* **DATASET EXTRACT**:

· · · · · · ·

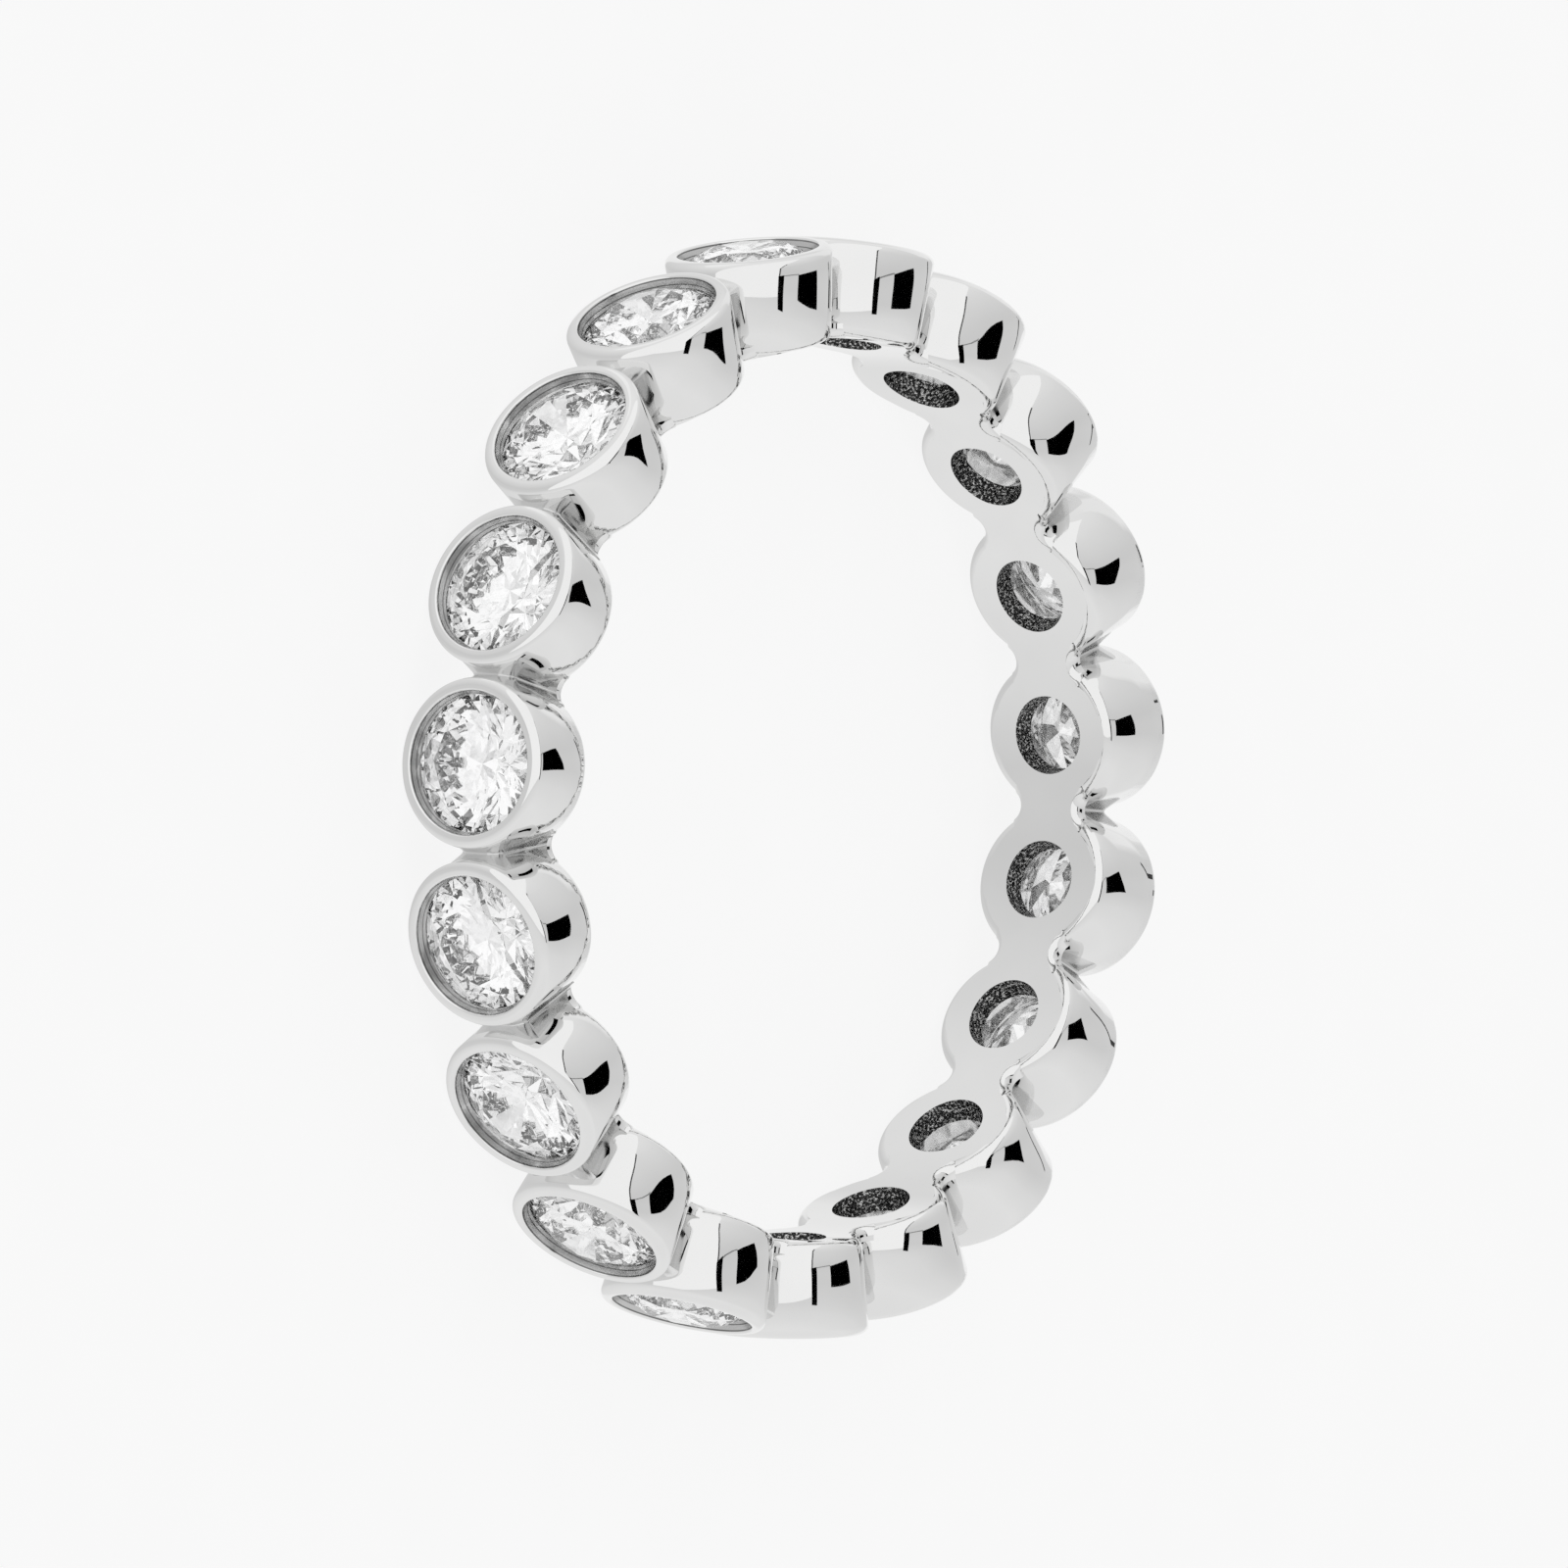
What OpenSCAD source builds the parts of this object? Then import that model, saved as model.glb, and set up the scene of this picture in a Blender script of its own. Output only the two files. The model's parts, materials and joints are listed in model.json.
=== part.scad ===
/* [Finger hole] */
// Inside diameter of the ring
finger_d = 16.5; // [15.5:0.1:17.5]

/* [Stones] */
// Diameter of a round stone at its girdle
stone_d = 2.5; // [2.42:0.01:2.56]
// Width of the flat table as a share of the stone's diameter
table_share = 0.58; // [0.53:0.01:0.62]
// Height of the crown, from the girdle up to the table
crown_h = 0.32; // [0.26:0.01:0.36]
// Height of the girdle band
girdle_h = 0.06; // [0.05:0.01:0.08]
// Depth of the pavilion, from the girdle down to the point
pavilion_h = 1.06; // [1:0.01:1.1]
// How far the star facets reach from the table's edge to the girdle
star_share = 0.52; // [0.45:0.01:0.55]
// How far the lower girdle facets reach from the girdle to the point
lower_share = 0.77; // [0.7:0.01:0.85]

/* [Bezels] */
// Height of a bezel, from the finger face out to the plane of its rim
bezel_h = 1.75; // [1.68:0.01:1.9]
// Width of the metal rim round a stone
rim_w = 0.24; // [0.21:0.01:0.26]
// How much wider than the stone the mouth of the rim is, on each side
mouth_flare = 0.04; // [0.03:0.01:0.06]
// Depth of the stone's girdle below the rim plane
girdle_depth = 0.27; // [0.24:0.01:0.3]
// How far the burnished lip reaches in over the stone's edge
lip_over = 0.02; // [0.01:0.005:0.04]
// How far the seat reaches in under the stone's edge
seat_under = 0.1; // [0.06:0.01:0.16]
// Clearance between a stone and the metal round it
stone_play = 0.03; // [0.02:0.005:0.04]
// How much narrower than its rim a bezel is at the finger face, all round
base_inset = 0.13; // [0.1:0.01:0.16]
// Rounding of the rim's outer edge
rim_round = 0.16; // [0.1:0.01:0.18]
// Rounding of the edges at the finger face
base_round = 0.2; // [0.12:0.01:0.22]
// Angle at which that rounding runs out on the finger face
base_round_end = 20; // [15:1:35]
// Diameter of the open hole behind each stone, at the finger face
hole_d = 1.46; // [1.2:0.02:1.56]
// Diameter of that hole at its inner end
hole_end_d = 1.36; // [1.1:0.02:1.4]
// Depth of that hole from the finger face
hole_depth = 0.42; // [0.34:0.01:0.5]

/* [Links between bezels] */
// Least gap between the rims of neighbouring bezels
rim_gap = 0.22; // [0.18:0.01:0.24]
// Thickness of the plate that joins the bezels at the finger face
plate_t = 0.27; // [0.25:0.01:0.4]
// Width of that plate at its narrowest, between two bezels
neck_w = 1.36; // [1.24:0.02:1.46]
// Width of the web between two bezels at the bottom of its side grooves
web_w = 0.86; // [0.6:0.02:0.96]
// Height of that web from the finger face
web_h = 1.5; // [1.2:0.02:1.56]
// Rounding of the web's outer edges
web_round = 0.28; // [0.2:0.01:0.3]
// Radius of the web's side grooves
groove_r = 0.18; // [0.15:0.01:0.22]
// Depth of those grooves
groove_depth = 0.11; // [0.06:0.01:0.13]

/* [Hidden] */
$fn = 96;
finger_r = finger_d / 2;
stone_r = stone_d / 2;
rim_r = stone_r + mouth_flare + rim_w;
base_r = rim_r - base_inset;
top_r = finger_r + bezel_h;
girdle_top_r = top_r - girdle_depth;
girdle_low_r = girdle_top_r - girdle_h;
base_round_z = finger_r + base_round * cos(base_round_end);

// as many bezels as fit round the finger hole with the gap between their rims
bezel_count = floor(180 / atan((rim_r + rim_gap / 2) / top_r));
pitch = 360 / bezel_count;
widest_gap = 2 * (top_r * tan(pitch / 2) - rim_r);

// the ring lies on its side, on the widest edges of its bezels
mid_z = rim_r;

// the metal starts this far inside the finger hole, which is cut last
sunk = plate_t;
// how far a cut runs on past the metal
past = 1;

function two_digits(i) = str(i < 10 ? "0" : "", i);
STONES = [for (i = [1:bezel_count]) str("stone_", two_digits(i))];

// turns a shape drawn along +Z from the ring's axis to point outwards at a place on the ring,
// counted in bezels
module at_place(place) {
    translate([0, 0, mid_z])
        rotate([0, 0, place * pitch])
            rotate([0, 90, 0])
                children();
}

// outside of one bezel: a slightly conical cup, rounded at its rim and at the finger face
module bezel_body() {
    rotate_extrude()
        union() {
            polygon([
                [0, finger_r - sunk],
                [base_r - base_round, finger_r - sunk],
                [base_r - base_round, base_round_z],
                [base_r, base_round_z],
                [rim_r, top_r - rim_round],
                [rim_r - rim_round, top_r],
                [0, top_r]
            ]);
            translate([base_r - base_round, base_round_z])
                circle(r = base_round);
            translate([rim_r - rim_round, top_r - rim_round])
                circle(r = rim_round);
        }
}

// inside of one bezel: mouth, burnished lip, groove for the girdle, seat and back hole
module bezel_hollow() {
    seat_slope = pavilion_h / stone_r;
    hole_slope = (hole_d - hole_end_d) / 2 / hole_depth;
    rotate_extrude()
        polygon([
            [0, finger_r - sunk],
            [hole_d / 2 + hole_slope * sunk, finger_r - sunk],
            [hole_end_d / 2, finger_r + hole_depth],
            [stone_r - seat_under, girdle_low_r - stone_play - seat_under * seat_slope],
            [stone_r + stone_play, girdle_low_r - stone_play],
            [stone_r + stone_play, girdle_top_r],
            [stone_r - lip_over, girdle_top_r + lip_over + stone_play],
            [stone_r + mouth_flare, top_r],
            [stone_r + mouth_flare, top_r + past],
            [0, top_r + past]
        ]);
}

// plate between two bezels at the finger face, hollowed on each side by an arc that meets both
module neck() {
    half_pitch_w = finger_r * tan(pitch / 2);
    neck_r = neck_w / 2;
    hollow_r = (pow(half_pitch_w, 2) + pow(neck_r, 2) - pow(base_r, 2)) / (2 * (base_r - neck_r));
    hollow_x = neck_r + hollow_r;
    touch_share = hollow_r / (hollow_r + base_r);
    into_bezel = base_round / 3;
    half_w = half_pitch_w * touch_share + into_bezel;
    half_l = hollow_x * (1 - touch_share);
    difference() {
        translate([-half_l, -half_w, finger_r - sunk])
            cube([2 * half_l, 2 * half_w, sunk + plate_t]);
        for (side = [-1, 1])
            translate([side * hollow_x, 0, 0])
                rotate_extrude()
                    union() {
                        translate([0, finger_r - past])
                            square([hollow_r, 2 * past]);
                        difference() {
                            translate([0, finger_r - past])
                                square([hollow_r + base_round, base_round_z - finger_r + past]);
                            translate([hollow_r + base_round, base_round_z])
                                circle(r = base_round);
                        }
                    }
    }
}

// web that fills the gap between two bezels above the plate, grooved along both sides
module web() {
    groove_x = web_w / 2 + groove_r;
    half_l = web_w / 2 + groove_depth;
    into_bezels = 1.5 * rim_w;
    top_z = finger_r + web_h;
    difference() {
        rotate([90, 0, 0])
            linear_extrude(height = widest_gap + into_bezels, center = true)
                union() {
                    translate([-half_l, finger_r])
                        square([2 * half_l, web_h - web_round]);
                    translate([-half_l + web_round, finger_r])
                        square([2 * (half_l - web_round), web_h]);
                    for (side = [-1, 1])
                        translate([side * (half_l - web_round), top_z - web_round])
                            circle(r = web_round);
                }
        for (side = [-1, 1])
            translate([side * groove_x, 0, finger_r - past])
                cylinder(r = groove_r, h = web_h + 2 * past);
    }
}

module setting() {
    color("gainsboro")
        difference() {
            union() {
                for (i = [0:bezel_count - 1]) {
                    at_place(i) bezel_body();
                    at_place(i + 0.5) neck();
                    at_place(i + 0.5) web();
                }
            }
            translate([0, 0, mid_z - rim_r - past])
                cylinder(r = finger_r, h = 2 * (rim_r + past));
            for (i = [0:bezel_count - 1])
                at_place(i) bezel_hollow();
        }
}

// one round brilliant, table up, its girdle's upper edge at height 0
FACETS = 8;
GIRDLE_STEPS = 2;
module brilliant() {
    turn = 360 / FACETS;
    half = turn / 2;
    small = half / GIRDLE_STEPS;
    ring_n = 2 * FACETS * GIRDLE_STEPS;
    table_r = table_share * stone_r;
    table_edge_r = table_r * cos(half);
    star_r = table_edge_r + star_share * (stone_r - table_edge_r);
    star_z = crown_h * (stone_r - star_r * cos(half)) / (stone_r - table_r);
    low_r = (1 - lower_share) * stone_r;
    low_z = -pavilion_h * (stone_r - low_r * cos(half)) / stone_r;
    edge_x = stone_r * cos(half / 2);
    upper_slope = star_z / (edge_x - star_r * cos(half / 2));
    lower_slope = low_z / (edge_x - low_r * cos(half / 2));

    function polar(r, a, z) = [r * cos(a), r * sin(a), z];
    function bulge(k) = edge_x - stone_r * cos((k % GIRDLE_STEPS) * small - half / 2);
    function at_girdle(k, slope) = k % GIRDLE_STEPS == 0 ? 0 : slope * bulge(k);

    points = concat(
        [for (i = [0:FACETS - 1]) polar(table_r, i * turn, crown_h)],
        [for (i = [0:FACETS - 1]) polar(star_r, i * turn + half, star_z)],
        [for (k = [0:ring_n - 1]) polar(stone_r, k * small, at_girdle(k, upper_slope))],
        [for (k = [0:ring_n - 1]) polar(stone_r, k * small, at_girdle(k, lower_slope) - girdle_h)],
        [for (i = [0:FACETS - 1]) polar(low_r, i * turn + half, low_z - girdle_h)],
        [[0, 0, -pavilion_h - girdle_h]]
    );
    star = FACETS;
    upper = 2 * FACETS;
    lower = upper + ring_n;
    low = lower + ring_n;
    point = low + FACETS;
    per = 2 * GIRDLE_STEPS;
    faces = concat(
        [[for (i = [FACETS - 1:-1:0]) i]],
        [for (i = [0:FACETS - 1]) [i, (i + 1) % FACETS, star + i]],
        [for (i = [0:FACETS - 1]) [i, star + i, upper + i * per, star + (i + FACETS - 1) % FACETS]],
        [for (i = [0:FACETS - 1], s = [0, 1])
            concat([star + i], [for (k = [GIRDLE_STEPS:-1:0]) upper + (i * per + s * GIRDLE_STEPS + k) % ring_n])],
        [for (k = [0:ring_n - 1])
            [upper + k, upper + (k + 1) % ring_n, lower + (k + 1) % ring_n, lower + k]],
        [for (i = [0:FACETS - 1], s = [0, 1])
            concat([low + i], [for (k = [0:GIRDLE_STEPS]) lower + (i * per + s * GIRDLE_STEPS + k) % ring_n])],
        [for (i = [0:FACETS - 1]) [point, low + (i + FACETS - 1) % FACETS, lower + i * per, low + i]]
    );
    polyhedron(points = points, faces = faces);
}

module stone(i) {
    color("white")
        at_place(i)
            translate([0, 0, girdle_top_r])
                brilliant();
}

setting();
for (i = [0:bezel_count - 1])
    stone(i);
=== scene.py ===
import json
import math

import bmesh
import bpy
import numpy as np
from mathutils import Matrix, Vector


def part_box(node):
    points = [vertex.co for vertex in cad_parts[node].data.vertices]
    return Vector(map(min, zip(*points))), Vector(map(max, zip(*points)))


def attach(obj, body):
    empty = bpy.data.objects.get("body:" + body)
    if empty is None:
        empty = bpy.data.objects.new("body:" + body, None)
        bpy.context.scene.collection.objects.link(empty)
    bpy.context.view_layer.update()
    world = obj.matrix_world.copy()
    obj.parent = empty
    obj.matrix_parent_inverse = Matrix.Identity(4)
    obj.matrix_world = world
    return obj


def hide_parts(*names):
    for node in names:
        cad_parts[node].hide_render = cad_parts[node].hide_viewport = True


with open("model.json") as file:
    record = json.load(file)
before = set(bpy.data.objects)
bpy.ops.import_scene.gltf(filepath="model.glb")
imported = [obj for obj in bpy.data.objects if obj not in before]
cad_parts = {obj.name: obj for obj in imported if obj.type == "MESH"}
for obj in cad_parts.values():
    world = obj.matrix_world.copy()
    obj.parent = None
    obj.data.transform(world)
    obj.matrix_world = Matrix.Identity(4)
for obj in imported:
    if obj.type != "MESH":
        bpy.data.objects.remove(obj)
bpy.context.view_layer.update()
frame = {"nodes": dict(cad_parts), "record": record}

# Cups and links
# The cups, the webs between them and the plates that join them at the finger face are one casting in
# white gold. It is turned and polished to a mirror round each cup, but left satin on the webs, where the
# wheel can't reach, and rough from the mould in the holes behind the stones. The webs, the lip's wall
# and the holes are given tones darker than the polished metal as painted shade, and the lip's wall has
# two dark lines of painted reflection.
MM = 0.001
stone_names = sorted(name for name in frame["nodes"] if name.startswith("stone_"))
cup_count = len(stone_names)
pitch = 2 * math.pi / cup_count
finger_hole = next(m for m in frame["record"]["mounts"] if m["name"] == "finger_hole")

# the cup's sizes in millimetres. A name that ends in _r is a distance from an axis, the ring's for
# finger_r, top_r and the girdle, and the cup's for the others
finger_r = finger_hole["dims"]["r_mm"]
mid_z = finger_hole["pos_m"][2] / MM
top_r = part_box("setting")[1].x / MM
rim_r = mid_z
girdle_depth = 0.27
girdle_h = 0.06
girdle_top_r = top_r - girdle_depth
girdle_low_r = girdle_top_r - girdle_h
mouth_r = 1.29
mouth_edge = 0.045
lip_r = 1.23
lip_t = 0.05
groove_r = 1.28
groove_gap = 0.03
seat_r = 1.15
seat_drop = 0.115
hole_r = 0.73
hole_end_r = 0.68
hole_depth = 0.42
rim_round = 0.16
base_r = 1.40
base_round = 0.20
base_cut_deg = 20
base_round_z = finger_r + base_round * math.cos(math.radians(base_cut_deg))
sunk = 0.27

# into how many steps the cup and the strips of its outline are divided
cup_steps = 96
foot_steps = 8
flank_steps = 12
rim_steps = 7
edge_steps = 3
inner_steps = 2

# the finishes of the casting's faces, in the order of its materials; some carry painted shade or a
# painted reflection
POLISHED, LIP_WALL, SEAT, CAST_AND_SHADE, PAINTED_REFLECTION, SATIN_AND_SHADE = range(6)

# the polisher's wheel leaves the flank slightly barrelled: the lean of its face towards the rim, as the
# factors of the rising powers of the height above its middle
flank_mid_r = 9.2
flank_lean = (0.013, 0.181, 0.118, 1.257, -0.258, -1.125)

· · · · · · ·

* **DIRECTIONS FOR THIS TASK**: Print the lines from the line containing "for node in" to the line containing "imported = [obj", both ends included, exactly and with nothing added.

* **TASK SOLUTION**:
    for node in names:
        cad_parts[node].hide_render = cad_parts[node].hide_viewport = True


with open("model.json") as file:
    record = json.load(file)
before = set(bpy.data.objects)
bpy.ops.import_scene.gltf(filepath="model.glb")
imported = [obj for obj in bpy.data.objects if obj not in before]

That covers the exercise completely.